Joining the Rally in Kudat

Leaving the Rig support vessels behind

Leaving the Rig support vessels behind

At the beginning of the journey to Kudat a gentle breeze in filled our sails and gave us 2.2kts of speed, hmmmm this was going to take a while. We realised that the island was shielding us from the wind and, despite hoisting the cruising chute, we’d have to motor. We soon left the rig support vessels behind us in the distance. If you look in the foreground of this photo you can see the tips of part of a tree sticking up in the water.

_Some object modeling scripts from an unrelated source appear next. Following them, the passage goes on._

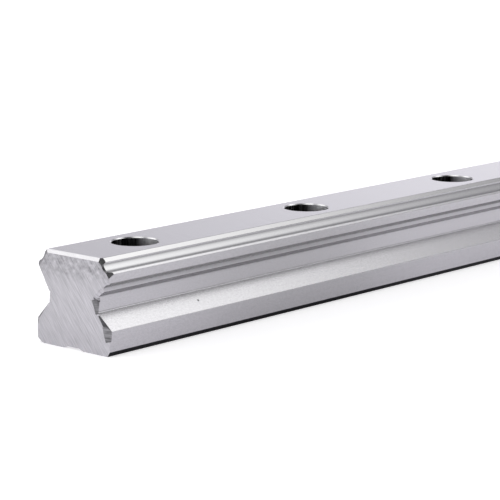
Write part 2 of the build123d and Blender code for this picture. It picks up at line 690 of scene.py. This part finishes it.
# The light.  A dim cool room, darker high up on the near right, with a pale backdrop
# behind the rail, and four white softboxes: the large key on the right, one high and one
# low on the left, and a small one overhead.  Edges are parts of a direction one unit long.
room_level = 0.45
room_colour = (1.02, 1.0, 1.075, 1)
key_level = 1.84
high_left_level = 1.52
low_left_level = 2.4
overhead_level = 2.0
backdrop_level = 0.42
backdrop_far_level = 0.43
gap_level = 0.75
key_far_edge = (0.82, 0.67)
key_near_edge = (0.3, 0.55)
key_left_edge = (0.3, -0.2)
key_lower_edge = (-0.11, 0.57)
backdrop_top_edge = (0.34, 0.22)
backdrop_far_edge = (0.62, 0.85)
gap_lower_edge = (0.25, 0.6)
gap_left_edge = (0.2, -0.1)
gap_far_edge = (0.5, 0.3)

world = bpy.data.worlds.new("studio")
bpy.context.scene.world = world
tree = Tree(world)
way = tree.node("TexCoord", output="Generated")
along_rail = tree.part(way, "X")
across_rail = tree.part(way, "Y")
rise = tree.part(way, "Z")


def softbox(azimuth, elevation, inner, outer):
    """A round light, full within its inner angle and gone at its outer one."""
    azimuth, elevation = radians(azimuth), radians(elevation)
    axis = (cos(azimuth) * cos(elevation), sin(azimuth) * cos(elevation), sin(elevation))
    facing = tree.measured("DOT_PRODUCT", way, axis)
    return facing.faded(cos(radians(outer)), cos(radians(inner)))


key = along_rail.faded(*key_far_edge) * along_rail.faded(*key_near_edge)
key = key * across_rail.faded(*key_left_edge) * rise.faded(*key_lower_edge)
lights = key_level * key
lights = lights + high_left_level * softbox(105, 43, inner=12, outer=24)
lights = lights + low_left_level * softbox(142, 17, inner=13, outer=26)
lights = lights + overhead_level * softbox(170, 80, inner=9, outer=17)
backdrop = backdrop_level + backdrop_far_level * along_rail.faded(*backdrop_far_edge)
backdrop = backdrop * rise.faded(*backdrop_top_edge) * softbox(42, 0, inner=28, outer=46)
gap = rise.faded(*gap_lower_edge) * across_rail.faded(*gap_left_edge) * along_rail.faded(*gap_far_edge)
room = room_level * (1 - gap_level * gap)
seen = tree.node("LightPath", output="Is Camera Ray")
unseen = 1 - seen
cool = tree.node("Background", {}, {"Color": room_colour, "Strength": unseen * (room + backdrop)})
plain = tree.node("Background", {}, {"Color": (1, 1, 1, 1), "Strength": unseen * lights + seen})
tree.node("OutputWorld", {}, {"Surface": tree.node("AddShader", {}, {0: cool, 1: plain})})

bpy.context.scene.view_settings.view_transform = "Standard"
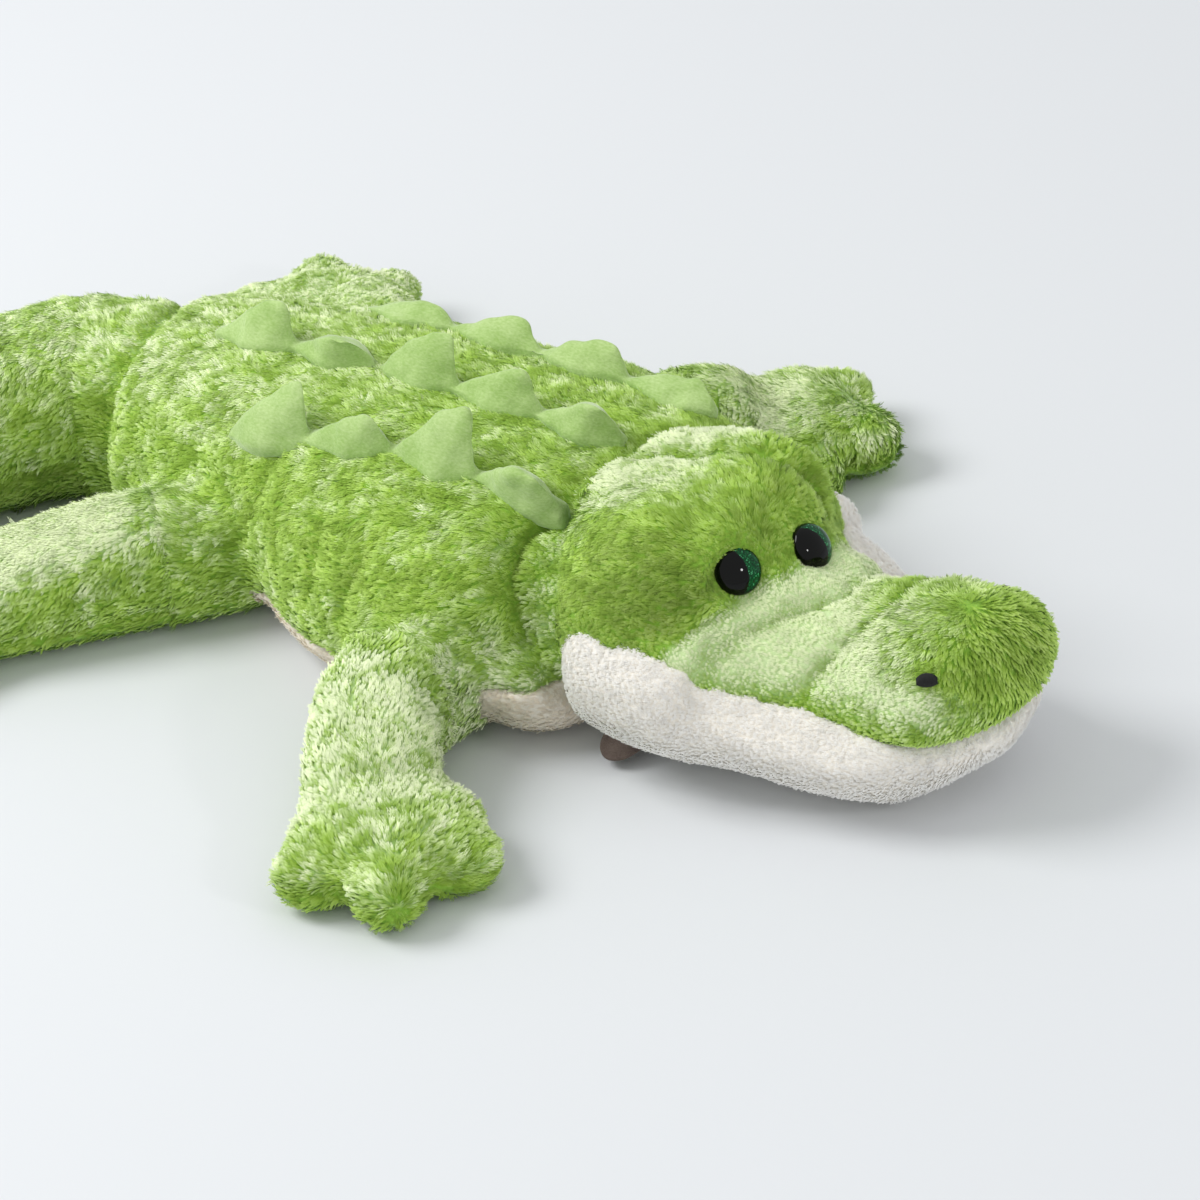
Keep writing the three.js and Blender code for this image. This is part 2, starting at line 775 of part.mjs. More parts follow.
const overJaw = headForm(-seamGap, headSides, headRings).add(neckCutter);
const jawCore = (inset) => jawForm(inset, coreSides, coreRings);
const jawShell = jawForm(0, jawSides, jawRings)
  .intersect(aboveFloor)
  .subtract(jawCore(skinThickness))
  .subtract(overJaw);
addPiece('lower_jaw', jawShell, creamPlush, headGroup);
addPiece('jaw_filling', jawCore(skinThickness + seamGap).subtract(overJaw), fibre, headGroup);

const stem = stemDiameter / 2;
const eyeBack = [
  [0, -stemLength],
  [stem, -stemLength],
  [stem, -eyeBackThickness],
  [eyeDiameter / 2, -eyeBackThickness],
  [eyeDiameter / 2, 0],
  [0, 0],
];
const eyeDome = [[0, seamGap], [eyeDiameter / 2, seamGap]];
for (let i = 0; i <= domeRows; i += 1) {
  const angle = (Math.PI / 2) * (i / domeRows);
  const radius = i === domeRows ? 0 : (eyeDiameter / 2) * Math.cos(angle);
  eyeDome.push([radius, eyeDomeEdge + (eyeDomeHeight - eyeDomeEdge) * Math.sin(angle)]);
}
const eyeWasher = [
  [stem + stemFit, washerZ - washerThickness],
  [washerDiameter / 2, washerZ - washerThickness],
  [washerDiameter / 2, washerZ],
  [stem + stemFit, washerZ],
  [stem + stemFit, washerZ - washerThickness],
];
for (const [name, side] of [['right', -1], ['left', 1]]) {
  addPiece('eye_backing_' + name, eyePlaced(turnedSolid(eyeBack), side), paintedPlastic, headGroup);
  addPiece('eye_lens_' + name, eyePlaced(turnedSolid(eyeDome), side), clearPlastic, headGroup);
  addPiece('eye_washer_' + name, eyePlaced(turnedSolid(eyeWasher), side), washerPlastic, headGroup);
  addPiece('nostril_' + name, nostrilPad(side), blackThread, headGroup);
}

// Tag, a bare oval of felt sewn under the chin
const tagForm = solidOf(
  new THREE.CylinderGeometry(tagWidth / 2, tagWidth / 2, tagThickness, tagFacets)
    .rotateX(Math.PI / 2)
    .scale(tagLength / tagWidth, 1, 1)
    .rotateY(turned(tagTilt))
    .rotateZ(turned(tagTurn))
    .translate(tagU, tagV, tagZ),
);
const tagCut = tagForm.subtract(jawForm(-seamGap, jawSides, jawRings)).intersect(aboveFloor);
addPiece('tag', tagCut, brownFelt, headGroup);

// Scute strips
function stripForm(count, startX, y) {
  const rings = count * scuteRings;
  const points = [];
  const index = [];
  const torsoTopAt = (x) => {
    const t = THREE.MathUtils.clamp((x - rumpX) / torsoLength, 0, 1);
    const half = shareAt(torsoShares, t, 1) * torsoWidth / 2;
    const aside = Math.abs(y - torsoSpine.getPointAt(t).y) / half;
    const fall = (1 - Math.min(aside, 1) ** bodyPower) ** (1 / bodyPower);
    return torsoHeight * (torsoMiddleShare + (shareAt(torsoShares, t, 2) - torsoMiddleShare) * fall);
  };
  const lean = Math.sign(y) * Math.min(Math.abs(y) / (torsoWidth / 2), 1);
  for (let i = 0; i <= rings; i += 1) {
    const x = startX + (scutePitch * i) / scuteRings;
    const phase = (i % scuteRings) / scuteRings;
    const skewed = phase < scutePeakShare ? phase / scutePeakShare : (1 - phase) / (1 - scutePeakShare);
    const wide = Math.sin(Math.PI * phase) ** scuteSpread;
    const half = stripWidth / 2 + (wide * (scuteWidth - stripWidth)) / 2;
    const high = stripThickness + scuteHeight * skewed ** scuteRise;
    const z = torsoTopAt(x);
    const section = [
      [-half, -stripSink],
      [half, -stripSink],
      [half, stripThickness],
      [half * crestShare, high],
      [-half * crestShare, high],
      [-half, stripThickness],
    ];
    section.forEach(([across, rise]) => {
      const aside = across * Math.sqrt(1 - lean * lean * sideLeanShare) + rise * lean * sideLeanShare;
      points.push(x, y + aside, z - across * lean * sideFallShare + rise);
    });
  }
  const sides = 6;
  const at = (ring, i) => ring * sides + (i % sides);
  for (let ring = 0; ring < rings; ring += 1) {
    for (let i = 0; i < sides; i += 1) {
      index.push(at(ring, i), at(ring, i + 1), at(ring + 1, i));
      index.push(at(ring, i + 1), at(ring + 1, i + 1), at(ring + 1, i));
    }
  }
  for (let i = 1; i + 1 < sides; i += 1) {
    index.push(at(0, 0), at(0, i + 1), at(0, i));
    index.push(at(rings, 0), at(rings, i), at(rings, i + 1));
  }
  const geometry = new THREE.BufferGeometry();
  geometry.setAttribute('position', new THREE.Float32BufferAttribute(points, 3));
  geometry.setIndex(index);
  const solid = solidOf(geometry);
  return solid.volume() < 0 ? solidOf(reversed(geometry)) : solid;
}
const torsoSeamed = torsoForm(-seamGap, torsoSides, torsoRings);
const strips = [
  ['scute_strip_centre', centreScutes, centreStripX, stripsY],
  ['scute_strip_right', sideScutes, sideStripX, stripsY - sideStripY],
  ['scute_strip_left', sideScutes, sideStripX, stripsY + sideStripY],
];
strips.forEach(([name, count, x, y]) => {
  addPiece(name, stripForm(count, x, y).subtract(torsoSeamed), scuteCloth);
});

export default crocodile;
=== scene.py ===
# %% [markdown]
# # A plush crocodile
# The toy lies flat on its belly: a long stuffed body in lime green fur, four splayed paws, a hood-like
# head, a long snout over a cream lower jaw, and rows of soft fins along its back. It is sewn from few
# pattern pieces, so nearly everything that the eye reads as detail is pile: which way it lies, how long it
# is and how pale its tips are. Painted light and shade ride on that paleness too: paler tops, darker
# folds, grooves, undersides and shaded sides.
#
# The order of this lesson is the order of a soft toy's making: forms first, then cloth, then fur, then the
# trimmings.

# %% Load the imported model
import math

import bpy
import numpy as np
from mathutils import Matrix, Vector, noise


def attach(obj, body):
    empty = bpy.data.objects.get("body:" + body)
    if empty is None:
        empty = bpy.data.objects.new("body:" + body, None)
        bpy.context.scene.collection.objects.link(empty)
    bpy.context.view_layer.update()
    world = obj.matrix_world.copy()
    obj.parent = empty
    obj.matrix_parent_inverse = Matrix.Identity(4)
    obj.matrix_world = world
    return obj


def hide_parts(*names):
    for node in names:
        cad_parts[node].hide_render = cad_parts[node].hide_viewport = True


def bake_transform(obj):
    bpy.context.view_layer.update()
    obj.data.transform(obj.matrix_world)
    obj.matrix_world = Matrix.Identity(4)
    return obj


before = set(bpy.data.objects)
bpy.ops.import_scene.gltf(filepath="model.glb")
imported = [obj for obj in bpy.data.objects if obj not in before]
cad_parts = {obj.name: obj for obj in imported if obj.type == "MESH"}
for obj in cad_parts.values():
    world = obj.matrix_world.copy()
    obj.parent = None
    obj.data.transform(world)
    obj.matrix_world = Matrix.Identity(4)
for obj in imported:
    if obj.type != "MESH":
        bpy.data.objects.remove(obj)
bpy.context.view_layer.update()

MM = 0.001

# %% [markdown]
# ## Camera, floor and light
# The picture was taken from standing height with a long lens, a little rolled to one side. A camera can be
# aimed by Euler angles, but three measured axes are easier to check: right, up and backwards as the columns
# of its matrix. The light is one large soft source on the left of the picture, and a pale room fills the
# shadows. A small window in front of the face adds little light: it is there for the glint in each eye.

# %% Camera
camera_data = bpy.data.cameras.new("photo_camera")
camera_data.sensor_width = 36
camera_data.lens = 194.7
camera_data.clip_end = 20
camera = bpy.data.objects.new("photo_camera", camera_data)
bpy.context.scene.collection.objects.link(camera)
camera_right = Vector((0.8285, 0.5517, -0.0960))
camera_up = Vector((-0.2422, 0.5075, 0.8269))
camera_back = Vector((0.5049, -0.6618, 0.5541))
camera.matrix_world = Matrix((camera_right, camera_up, camera_back)).transposed().to_4x4()
camera.matrix_world.translation = (1.6331, -2.0116, 1.6899)
bpy.context.scene.camera = camera

# %% Floor, lamp and room
bpy.context.scene.view_settings.view_transform = "Standard"


def plain_material(name, colour, roughness):
    material = bpy.data.materials.new(name)
    material.use_nodes = True
    shader = material.node_tree.nodes["Principled BSDF"]
    shader.inputs["Base Color"].default_value = (*colour, 1)
    shader.inputs["Roughness"].default_value = roughness
    return material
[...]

That’s the sort of thing we have to look for on this coast, the tropical equivalent to icebergs.

Mount Kinabalu shrouded in cloud

Mount Kinabalu shrouded in cloud

We had decided to do one more night sail mainly to catch up with the rally but also, with the swell that was running, any anchorage on this side of the peninsular would have been untenable.   By 15.00, when the sea breezes set in, the mainsail and the cruising chute were back up and the engine was off; we were sailing again. By 18.00 the wind had got stronger and the cruising chute was replaced by the genny and the sea was getting rougher. By 23.00 the wind died completely and the engine was back on. I went to bed at 2am, although sleep was impossible in the swell that was hitting Camomile from the west. Bill came up on watch just in time for the squalls to start; poor Bill got soaked. The wind was up and down during the night, as the squalls crossed our path. At 6am I came back on watch and we were sailing although it was like a washing machine down below and I hadn’t slept much. Bill went down to try to sleep but by 10.00 he was back on deck as we started having 30/35kt squalls. This is Mount Kinabalu, I had hoped to see it in all its glory but it was shrouded in cloud for our journey. Unfortunately we had the tide against us giving us wind against tide and we were only achieving a boat speed of 4kts.

Approaching the northern tip of Borneo

Approaching the northern tip of Borneo

 

 

 

At 2pm we rounded the tip of Borneo, this is the most northerly part of mainland Malaysia.

 

 

 

Much calmer on the eastern side

Much calmer on the eastern side

 

Thankfully the swell disappeared as we started heading south on the other side of the peninsular. I was hoping we would arrive in time for the trip the rally were running to a Longhouse further inland that was leaving at 4pm, the GPS was giving us an arrival time of 16.01! As we approached I called our friends on the boat Jackster and asked them if the coach would wait for me, although Bill wouldn’t be able to leave Camomile if we had only just anchored.   As we arrived at the anchorage and dropped the anchor it was indeed 16.01, how clever is that? Dave very kindly came out to get me in their dinghy and I was whisked away leaving poor Bill to sort the boat out. Luckily he didn’t mind.

A traditional Long house

A traditional Long house

 

After a drive of about ¾ of an hour we arrived at the traditional Longhouse, which is one of the distinctive features of Dayak life.   The longhouse was raised above the damp jungle floor on stilts and built alongside the beach. In fact this was the stretch of coastline we had battled along earlier in the day. Some longhouses have whole villages living in them but this one was available for guests.   It consisted of a long covered veranda along which were rows of doors giving access to the basic rooms.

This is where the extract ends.